The Ruses for War: American Intervention Since World War II. - book reviews
Washington Monthly, Oct, 1992 by Gregg Easterbrook
Does American intervention abroad always involve cynical motives?
Did you believe The New York times story that the Bush administration was maneuvering to invent a pretext to bomb Iraq during the Republican National Convention? The notion seemed so absurdly transparent that it was tempting to accept White House assertions that the story was a fantasy. Yet while complaining that the Times had hit below the belt by suggesting vulgar political motives in war, Bush officials also said something that escaped further notice: They protested that the Times account revealed national security information. In the standard catch-22 arrangement, the White House refused to comment on what the breached information might have been. But what security information could possibly have been in that story--except the operational details of a plan to bomb Iraq on pretext during the Republican National Convention?
If you presume that vulgar motives normally underlie great affairs of state, The Ruses for War(*) is the V book for you. In it, John Quigley, a law professor at Ohio State University and author of Law After Revolution and other books, argues that every American use of force or proxy force in the postwar era has been venal.
It's distressingly easy to show crass American conduct in Guatemala, the Dominican Republic, Laos, and Cambodia, to name a few. Quigley makes the premise universal by asserting, for example, that the Korean War was entirely a cynical gimmick. In Quigley's view, the Soviet Union had no interest in North Korea; after all, it could have seized the whole Korean peninsula in 1945 if it had really wanted to. The Korean War itself was provoked by the grasping South.
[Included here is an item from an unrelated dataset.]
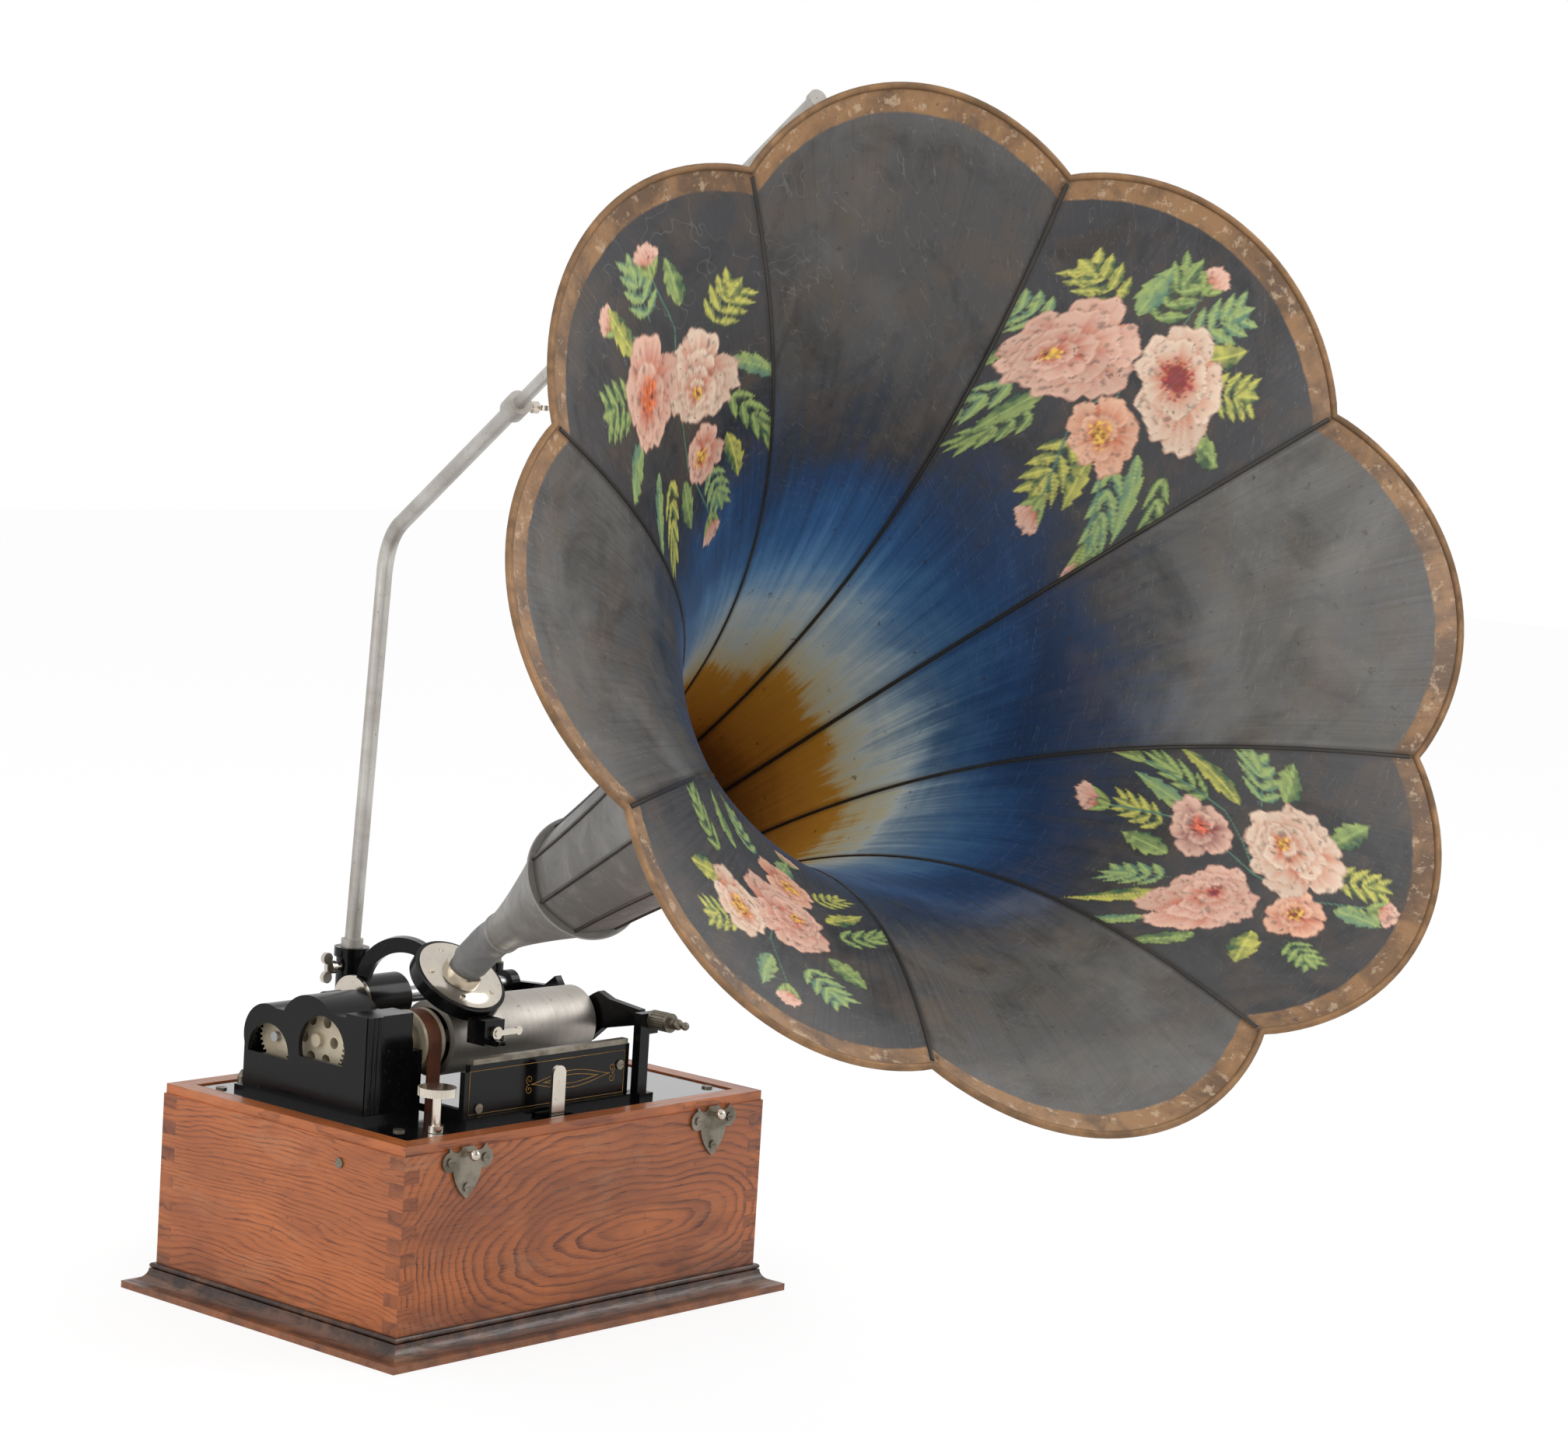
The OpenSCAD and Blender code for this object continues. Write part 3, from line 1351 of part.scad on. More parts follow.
// Crank

module crank() {
  color("gray") {
    on_x(motor_x1 + 3, wind_y, wind_z) {
      gear(wind_n, 6, wind_r - e, wind_turn);
      translate([0, 0, 0]) cylinder(r = wind_r, h = crank_x + 7 - motor_x1 - 3);
    }
    on_x(crank_x, wind_y, wind_z) {
      cylinder(r = 9, h = 7);
      translate([0, -4.5, 0]) cube([crank_l, 9, 6]);
      translate([crank_l, 0, 0]) cylinder(r = 6.5, h = 6);
      translate([crank_l, 0, 5]) cylinder(r = 3, h = handle_l + 5);
      translate([crank_l, 0, handle_l + 8]) cylinder(r = 4.5, h = 2);
    }
  }
}

module crank_handle() {
  color(dark_wood) on_x(crank_x + 7, wind_y + crank_l, wind_z) difference() {
    rotate_extrude() polygon([
      [0, 0], [6, 0], [7, 3], [6.4, 8], [8.4, handle_l * 0.35], [9.6, handle_l * 0.6], [9, handle_l * 0.85],
      [6.4, handle_l - 1.5], [5, handle_l], [0, handle_l]
    ]);
    translate([0, 0, -1]) cylinder(r = 3 + run, h = handle_l + 2);
  }
}

case_front();
case_back();
case_left();
case_right();
case_bottom();
base_moulding();
bed_frame();
case_plates();
clasp_studs();
case_screws();
bedplate();
gear_cover();
gear_frame();
front_plate();
straight_edge();
gate_post();
back_post();
back_rod();
belt_guide();
mandrel();
mandrel_pulley();
mandrel_pinion();
idler_gear();
feed_gear();
feed_screw();
drive_belt();
end_gate();
gate_centre();
gate_latch();
start_lever();
speed_screw();
carriage_bush();
carriage_arm();
half_nut();
guide_foot();
lift_lever();
reproducer_body();
diaphragm();
reproducer_weight();
stylus_bar();
horn_elbow();
horn_neck();
horn_petals_painted();
horn_petals_plain();
horn_rim();
horn_chain();
crane_bracket();
crane_tube();
crane_rod();
tube_thumbscrew();
socket_thumbscrew();
motor_frame();
spring_barrel();
mainspring();
winding_arbor();
centre_gear();
motor_pulley();
governor();
crank();
crank_handle();
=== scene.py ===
"""Finishes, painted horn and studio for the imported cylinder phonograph."""

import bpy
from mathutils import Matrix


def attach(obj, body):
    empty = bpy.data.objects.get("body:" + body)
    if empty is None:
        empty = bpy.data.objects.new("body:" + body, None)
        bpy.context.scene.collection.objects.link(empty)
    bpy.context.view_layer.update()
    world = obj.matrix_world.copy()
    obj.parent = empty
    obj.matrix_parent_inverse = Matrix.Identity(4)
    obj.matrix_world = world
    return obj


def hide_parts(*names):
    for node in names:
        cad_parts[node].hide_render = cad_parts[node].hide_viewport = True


bl_info = {
    "name": "Cylinder phonograph",
    "version": (1, 0, 0),
    "blender": (4, 5, 0),
    "location": "3D View > Sidebar > Phonograph",
    "description": "Painted horn, wood and metal finishes and studio for a cylinder phonograph",
    "category": "Object",
}

import math

import bpy
import numpy as np
from mathutils import Matrix, Vector

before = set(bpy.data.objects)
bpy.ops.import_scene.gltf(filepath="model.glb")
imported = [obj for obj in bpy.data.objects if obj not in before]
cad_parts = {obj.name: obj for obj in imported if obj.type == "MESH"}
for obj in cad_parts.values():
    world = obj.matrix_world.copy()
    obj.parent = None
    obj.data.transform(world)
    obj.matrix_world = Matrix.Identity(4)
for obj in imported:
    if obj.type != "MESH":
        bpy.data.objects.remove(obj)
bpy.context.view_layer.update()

# Sizes shared with the solids, in metres
CASE_HALF_WIDTH = 0.1525
CASE_HALF_DEPTH = 0.106
MANDREL_HEIGHT = 0.1648
RING_CENTRE = Vector((-0.0387, -0.024, MANDREL_HEIGHT + 0.0349))
RING_TILT = math.radians(36)
BALL_REACH = 0.014
SMALL_END = Vector((0.0002, -0.0168, 0.0163))
HORN_ELEVATION = math.radians(24.85)
HORN_AZIMUTH = math.radians(20.23)
HORN_LENGTH = 0.6145
HORN_ROLL = math.radians(25.5)
NECK_LENGTH = 0.1405
PETALS = 8
GROW_RIM = 0.035
GROW_NECK = -0.04
GROW_SPAN = 0.150
EYE_DEPTH, EYE_STAND, EYE_REACH, EYE_WIRE = 0.098, 0.0062, 0.0042, 0.0011
EYE_FOOT = (0.0057, 0.0047)
EYE_FOOT_RADIUS = 0.005
EYE_PETAL = 3
PLATE_LEFT = -0.077
PLATE_RIGHT = 0.062
PLATE_FACE = -0.0741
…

MacArthur retreated in the early months not because North Korean troops were pressing him but as a trick to create sympathy in Washington for the idea of dispatching a large offensive force to punish the godless Communists. The northern army pursued MacArthur only with contrition. "Unprepared for an extended campaign in the South, [northern forces] needed a full week to regroup after taking Seoul.... [T]his lack of preparation for a sustained offensive cast doubt on whether the northern army had initiated the fighting," Quigley writes. The Chinese didn't want to fight either, but were suckered as part of an American master plan.
The Ruses for War does a fine job of interpreting events in the light least favorable to Washington, but rarely rebuts or even mentions opposing interpretations. That the North Korean army was busily destroying another country's cities and seizing its territory sounds rather like a venal motive on the other side. Maybe it was understandable that the Chinese didn't believe American assurances, diplomatic or military, that U.S. forces would never cross the Yalu River into China. But not only did U.S. forces not attempt to cross the Yalu before the Chinese attacked them, there is no evidence that President Truman ever authorized a crossing--a fact that, not supporting Quigley's master plan theory, is not analyzed.
Quigley's instinct for his book topic is a sound one, for a scorecard of American intervention since World War II is not a pleasant thing to behold. The United States has bombed, invaded, used force in, or underwritten wars in Angola, Cambodia, the Congo, Cuba, the Dominican Republic, El Salvador, Grenada, Guatemala, Indonesia, Iran, Iraq, Korea, Kuwait, Laos, Lebanon, Libya, Panama, the Philippines, and Vietnam. During the same period the Soviet Union invaded Afghanistan, Czechoslovakia, and Hungary, and underwrote wars in Angola, Ethiopia, and Vietnam. Soviet occupation of Eastern Europe gives the old USSR, overall, the less attractive record, but it is an unhappily close comparison.
And Quigley is right to be angry about the occasions on which American idealism has been shunted aside. The 1989 invasion of Panama, for instance, continues to be one of our country's dark hours. It is amazing both how little outrage the invasion engendered from the American population and the media, and that Panama has no standing whatsoever as an issue in the 1992 presidential campaign, though it is a leading item on which George Bush's record ought to be judged.
Between 400 and 2,000 civilians died in our attack on Panama: unarmed, innocent citizens of a country we like. Though the invasion was, for public relations purposes, named Operation Just Cause, Bush has never explained in a convincing way what the Cause was, and if the presidential campaign is any indication, he will never be pressured to explain. There were several cases of summary execution of Panamanians. Our side razed damaged civilian houses to prevent them from being photographed. U.S. forces dug mass graves to bury civilian casualties of the fighting around the Panamanian Defense Force headquarters building, concealing the bodies before they could be identified and counted.
U.S. forces dug mass graves. We like to think that American troops always behave in a moral fashion, as they did during the Gulf war. In Panama they did not. Yet Bush and the Pentagon shrugged this off by refusing to comment on casualty figures, and the media promptly dropped the question. The strongest chapters of The Ruses for War demonstrate Quigley's wrath about both Panama and the continuing silence of even Democrats about this shameful episode.